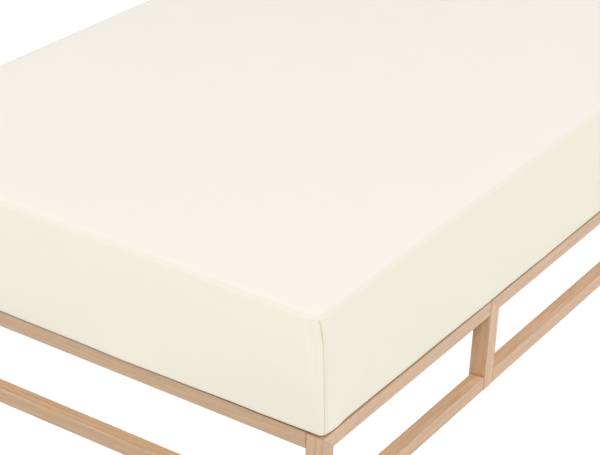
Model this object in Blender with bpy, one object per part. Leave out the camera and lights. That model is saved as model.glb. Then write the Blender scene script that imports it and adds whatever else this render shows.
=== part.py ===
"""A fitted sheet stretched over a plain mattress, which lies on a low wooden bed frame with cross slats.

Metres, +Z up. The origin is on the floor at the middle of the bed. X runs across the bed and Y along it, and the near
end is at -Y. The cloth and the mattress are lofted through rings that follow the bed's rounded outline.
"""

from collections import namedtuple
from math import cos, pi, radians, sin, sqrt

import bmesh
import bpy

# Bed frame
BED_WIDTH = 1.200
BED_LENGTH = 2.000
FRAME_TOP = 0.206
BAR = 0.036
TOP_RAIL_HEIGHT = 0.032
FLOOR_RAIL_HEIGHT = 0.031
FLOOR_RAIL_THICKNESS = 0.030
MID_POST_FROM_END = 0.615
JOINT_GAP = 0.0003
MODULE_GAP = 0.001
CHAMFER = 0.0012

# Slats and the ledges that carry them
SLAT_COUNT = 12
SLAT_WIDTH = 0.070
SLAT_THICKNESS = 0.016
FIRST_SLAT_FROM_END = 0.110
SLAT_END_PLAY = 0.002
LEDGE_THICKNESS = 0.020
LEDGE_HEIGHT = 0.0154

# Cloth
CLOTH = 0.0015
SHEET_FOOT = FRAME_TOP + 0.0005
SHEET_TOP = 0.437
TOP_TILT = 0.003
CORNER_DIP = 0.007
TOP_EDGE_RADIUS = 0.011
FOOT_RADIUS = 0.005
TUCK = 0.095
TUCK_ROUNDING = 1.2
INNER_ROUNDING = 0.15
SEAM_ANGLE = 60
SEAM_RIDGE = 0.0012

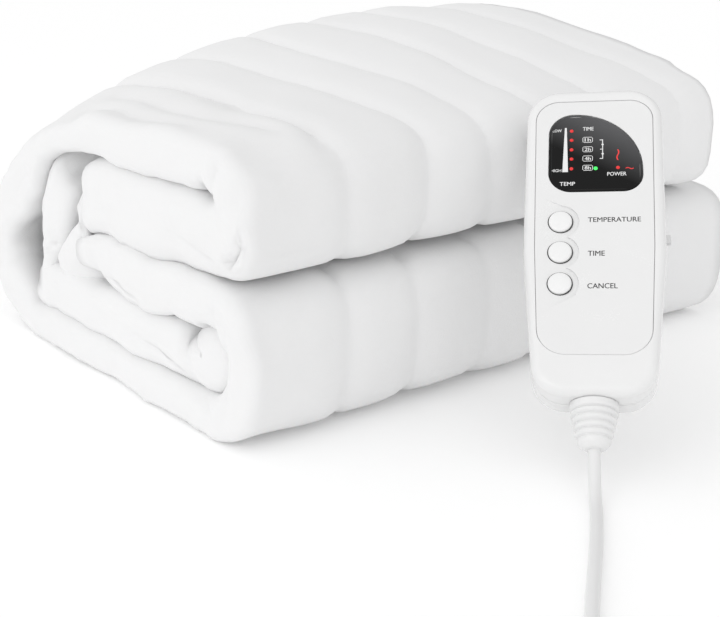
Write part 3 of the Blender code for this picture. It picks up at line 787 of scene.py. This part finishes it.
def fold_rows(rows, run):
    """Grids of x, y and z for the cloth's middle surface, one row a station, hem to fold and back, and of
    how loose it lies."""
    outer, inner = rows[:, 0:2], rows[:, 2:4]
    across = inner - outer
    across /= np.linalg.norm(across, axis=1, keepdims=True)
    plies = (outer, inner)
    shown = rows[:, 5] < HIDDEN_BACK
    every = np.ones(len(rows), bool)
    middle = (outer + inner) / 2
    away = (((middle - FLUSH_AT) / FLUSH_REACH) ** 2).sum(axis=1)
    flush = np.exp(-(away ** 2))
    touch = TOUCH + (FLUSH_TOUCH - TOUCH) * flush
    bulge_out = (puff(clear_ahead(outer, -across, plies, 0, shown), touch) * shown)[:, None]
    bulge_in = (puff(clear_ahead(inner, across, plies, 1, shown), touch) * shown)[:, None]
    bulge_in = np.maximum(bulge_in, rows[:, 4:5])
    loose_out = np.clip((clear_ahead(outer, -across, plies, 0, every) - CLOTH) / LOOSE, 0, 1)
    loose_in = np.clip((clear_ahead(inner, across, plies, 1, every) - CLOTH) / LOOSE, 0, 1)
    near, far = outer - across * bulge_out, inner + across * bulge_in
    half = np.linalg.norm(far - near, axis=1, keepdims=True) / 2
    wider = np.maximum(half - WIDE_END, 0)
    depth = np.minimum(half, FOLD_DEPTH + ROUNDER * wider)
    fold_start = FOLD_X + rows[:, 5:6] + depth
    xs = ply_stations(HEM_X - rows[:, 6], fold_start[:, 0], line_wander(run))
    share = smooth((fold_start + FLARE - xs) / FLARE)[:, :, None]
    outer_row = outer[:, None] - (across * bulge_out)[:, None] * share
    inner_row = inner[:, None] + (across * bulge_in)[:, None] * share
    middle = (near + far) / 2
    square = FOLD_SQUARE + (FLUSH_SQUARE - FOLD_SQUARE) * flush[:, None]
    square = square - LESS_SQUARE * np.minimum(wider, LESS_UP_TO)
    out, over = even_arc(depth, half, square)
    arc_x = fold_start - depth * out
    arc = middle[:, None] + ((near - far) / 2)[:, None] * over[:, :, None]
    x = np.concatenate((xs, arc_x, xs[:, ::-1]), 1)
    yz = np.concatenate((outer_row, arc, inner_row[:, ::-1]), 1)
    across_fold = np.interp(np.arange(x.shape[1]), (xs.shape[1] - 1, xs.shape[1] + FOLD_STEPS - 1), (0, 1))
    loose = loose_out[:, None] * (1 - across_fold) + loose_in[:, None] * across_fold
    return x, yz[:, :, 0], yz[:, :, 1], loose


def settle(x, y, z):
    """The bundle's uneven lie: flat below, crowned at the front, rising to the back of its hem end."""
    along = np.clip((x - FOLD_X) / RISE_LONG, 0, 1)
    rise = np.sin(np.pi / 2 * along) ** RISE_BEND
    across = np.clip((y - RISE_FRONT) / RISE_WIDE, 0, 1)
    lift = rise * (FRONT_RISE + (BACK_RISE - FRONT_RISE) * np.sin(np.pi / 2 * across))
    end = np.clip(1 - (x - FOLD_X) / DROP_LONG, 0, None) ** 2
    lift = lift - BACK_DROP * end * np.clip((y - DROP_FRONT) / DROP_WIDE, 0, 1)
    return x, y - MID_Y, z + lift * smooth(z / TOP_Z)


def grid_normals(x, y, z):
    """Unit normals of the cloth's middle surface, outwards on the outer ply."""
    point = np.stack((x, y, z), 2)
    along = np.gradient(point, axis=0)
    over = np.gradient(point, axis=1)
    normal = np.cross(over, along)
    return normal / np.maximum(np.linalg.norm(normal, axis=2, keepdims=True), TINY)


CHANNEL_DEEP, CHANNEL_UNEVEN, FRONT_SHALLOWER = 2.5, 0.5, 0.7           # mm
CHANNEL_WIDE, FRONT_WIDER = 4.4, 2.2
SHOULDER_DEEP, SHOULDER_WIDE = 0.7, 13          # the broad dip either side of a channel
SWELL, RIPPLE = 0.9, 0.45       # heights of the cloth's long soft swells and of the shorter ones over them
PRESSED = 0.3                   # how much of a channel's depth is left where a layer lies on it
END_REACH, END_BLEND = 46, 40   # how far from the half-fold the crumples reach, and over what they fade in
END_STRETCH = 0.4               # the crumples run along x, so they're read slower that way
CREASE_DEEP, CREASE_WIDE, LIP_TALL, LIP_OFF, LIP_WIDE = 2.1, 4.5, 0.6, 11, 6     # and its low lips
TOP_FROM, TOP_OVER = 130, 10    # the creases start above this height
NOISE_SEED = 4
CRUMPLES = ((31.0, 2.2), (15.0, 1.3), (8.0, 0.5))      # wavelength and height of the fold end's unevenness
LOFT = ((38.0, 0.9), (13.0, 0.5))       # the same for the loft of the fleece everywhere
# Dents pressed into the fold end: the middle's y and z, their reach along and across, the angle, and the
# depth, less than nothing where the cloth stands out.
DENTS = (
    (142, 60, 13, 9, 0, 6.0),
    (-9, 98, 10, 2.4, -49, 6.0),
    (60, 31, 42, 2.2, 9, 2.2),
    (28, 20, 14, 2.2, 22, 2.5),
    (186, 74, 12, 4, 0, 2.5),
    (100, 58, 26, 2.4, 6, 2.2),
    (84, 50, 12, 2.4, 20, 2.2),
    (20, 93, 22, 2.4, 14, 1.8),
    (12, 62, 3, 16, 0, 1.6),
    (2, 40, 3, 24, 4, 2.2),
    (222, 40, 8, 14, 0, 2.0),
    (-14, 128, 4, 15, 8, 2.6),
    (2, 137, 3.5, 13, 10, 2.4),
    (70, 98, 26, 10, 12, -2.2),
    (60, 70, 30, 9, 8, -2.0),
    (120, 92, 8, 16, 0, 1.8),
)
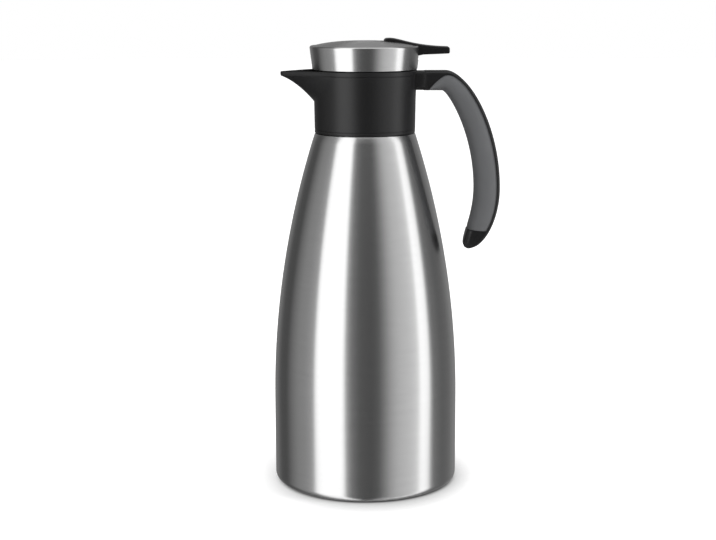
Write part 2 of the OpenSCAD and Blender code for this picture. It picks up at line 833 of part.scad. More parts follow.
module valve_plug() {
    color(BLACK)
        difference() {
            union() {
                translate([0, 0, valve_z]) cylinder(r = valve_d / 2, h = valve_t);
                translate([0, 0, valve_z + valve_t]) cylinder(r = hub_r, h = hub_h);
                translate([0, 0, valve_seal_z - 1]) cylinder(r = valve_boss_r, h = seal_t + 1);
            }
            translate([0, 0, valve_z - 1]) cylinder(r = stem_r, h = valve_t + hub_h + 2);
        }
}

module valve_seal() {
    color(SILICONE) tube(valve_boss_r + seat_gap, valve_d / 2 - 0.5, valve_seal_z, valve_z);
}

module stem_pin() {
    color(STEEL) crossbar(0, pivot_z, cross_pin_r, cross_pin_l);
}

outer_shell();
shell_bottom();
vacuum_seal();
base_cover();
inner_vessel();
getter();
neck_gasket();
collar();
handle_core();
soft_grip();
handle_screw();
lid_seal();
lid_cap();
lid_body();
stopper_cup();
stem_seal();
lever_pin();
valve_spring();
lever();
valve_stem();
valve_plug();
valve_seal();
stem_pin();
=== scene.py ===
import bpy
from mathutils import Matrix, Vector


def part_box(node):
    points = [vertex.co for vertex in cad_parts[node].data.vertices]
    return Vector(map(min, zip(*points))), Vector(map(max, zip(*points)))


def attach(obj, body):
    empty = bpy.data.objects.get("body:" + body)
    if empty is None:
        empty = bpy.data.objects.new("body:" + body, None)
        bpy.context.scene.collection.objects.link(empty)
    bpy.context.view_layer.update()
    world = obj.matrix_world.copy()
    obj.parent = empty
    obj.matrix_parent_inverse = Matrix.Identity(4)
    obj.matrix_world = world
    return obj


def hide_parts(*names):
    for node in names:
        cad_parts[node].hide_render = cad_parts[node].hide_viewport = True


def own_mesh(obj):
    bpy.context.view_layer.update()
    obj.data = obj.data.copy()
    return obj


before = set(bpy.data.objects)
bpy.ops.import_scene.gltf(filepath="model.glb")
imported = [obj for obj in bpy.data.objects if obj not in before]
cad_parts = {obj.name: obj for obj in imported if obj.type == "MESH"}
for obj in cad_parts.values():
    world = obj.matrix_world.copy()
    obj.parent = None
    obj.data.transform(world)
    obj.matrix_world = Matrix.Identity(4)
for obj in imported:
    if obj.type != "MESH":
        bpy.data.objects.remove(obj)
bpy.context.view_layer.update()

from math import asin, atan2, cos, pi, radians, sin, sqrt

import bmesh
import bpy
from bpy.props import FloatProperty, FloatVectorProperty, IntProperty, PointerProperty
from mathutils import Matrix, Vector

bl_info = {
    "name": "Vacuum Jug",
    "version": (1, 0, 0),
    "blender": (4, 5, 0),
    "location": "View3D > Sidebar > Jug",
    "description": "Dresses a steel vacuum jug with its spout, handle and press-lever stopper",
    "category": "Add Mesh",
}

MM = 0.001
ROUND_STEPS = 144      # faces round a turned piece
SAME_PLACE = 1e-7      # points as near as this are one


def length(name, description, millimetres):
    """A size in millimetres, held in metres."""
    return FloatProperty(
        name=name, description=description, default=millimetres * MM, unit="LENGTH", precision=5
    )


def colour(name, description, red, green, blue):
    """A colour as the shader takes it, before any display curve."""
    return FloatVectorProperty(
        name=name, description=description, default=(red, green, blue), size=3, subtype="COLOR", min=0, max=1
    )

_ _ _

- _Problem to work on_:
What is wanted is an exact copy of the lines from the line containing "outer_shell();" to the line containing "if empty is", both lines included, and of no other line.

- _Reply to the task_:
outer_shell();
shell_bottom();
vacuum_seal();
base_cover();
inner_vessel();
getter();
neck_gasket();
collar();
handle_core();
soft_grip();
handle_screw();
lid_seal();
lid_cap();
lid_body();
stopper_cup();
stem_seal();
lever_pin();
valve_spring();
lever();
valve_stem();
valve_plug();
valve_seal();
stem_pin();
=== scene.py ===
import bpy
from mathutils import Matrix, Vector


def part_box(node):
    points = [vertex.co for vertex in cad_parts[node].data.vertices]
    return Vector(map(min, zip(*points))), Vector(map(max, zip(*points)))


def attach(obj, body):
    empty = bpy.data.objects.get("body:" + body)
    if empty is None:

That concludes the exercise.